Job shadowing guidelines

What is Job Shadowing?

Job shadowing is where an individual from one area of the organisation has the opportunity to work alongside and gain experience of the role of another individual, and gain an insight into that particular work area. It can also be used to provide an individual within a department the opportunity to work alongside more experienced colleagues so they can learn and develop within their current role. 

Job shadowing is not centrally organised at the University. The guidelines below are designed to guide you through the various considerations when considering arranging a job shadowing experience. You can also download a copy of the Job shadowing guidelines (PDF, 345kB). Job shadowing should be discussed directly with your line manager in the first instance. Both full time and part time staff are welcome to request job shadowing opportunities.

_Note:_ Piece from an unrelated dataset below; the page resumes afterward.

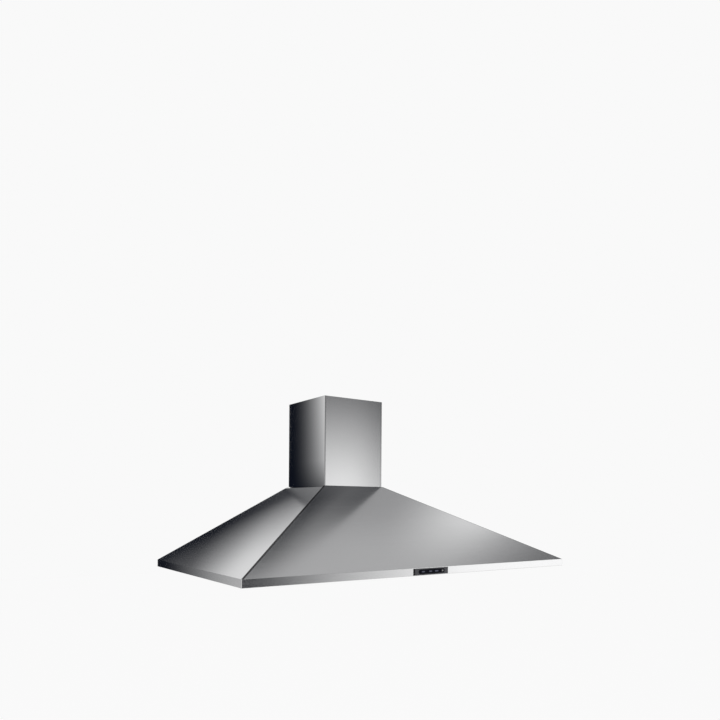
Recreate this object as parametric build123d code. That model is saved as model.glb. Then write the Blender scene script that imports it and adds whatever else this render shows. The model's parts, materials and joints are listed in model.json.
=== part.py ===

Why Job Shadowing? Gaining a new perspective

Job shadowing has many potential benefits for staff and departments within the University:

  • It can help to improve communication across departments and faculties and encourage continuous improvement.
  • It is an excellent networking tool and can facilitate the breaking down of internal barriers across the University.
  • It is an opportunity for hosts to share best practice and to allow for self development of the visitor/guest and, often, the host.
  • It allows individuals to view processes they are involved in from a different angle.
  • Job shadowing provides the individual with a unique opportunity to find out how other staff work and what their roles involve. It develops a deeper knowledge and understanding of other roles and functions within the University.

By engaging in job shadowing individuals will be able to:

  • See how other staff and teams work.
  • Gain insight into the roles and responsibilities of other members of staff and other departments.
  • Reflect and learn from others.
  • See the bigger picture and understand more about how the University functions.
  • Can be used as a way of “testing out” possible career options.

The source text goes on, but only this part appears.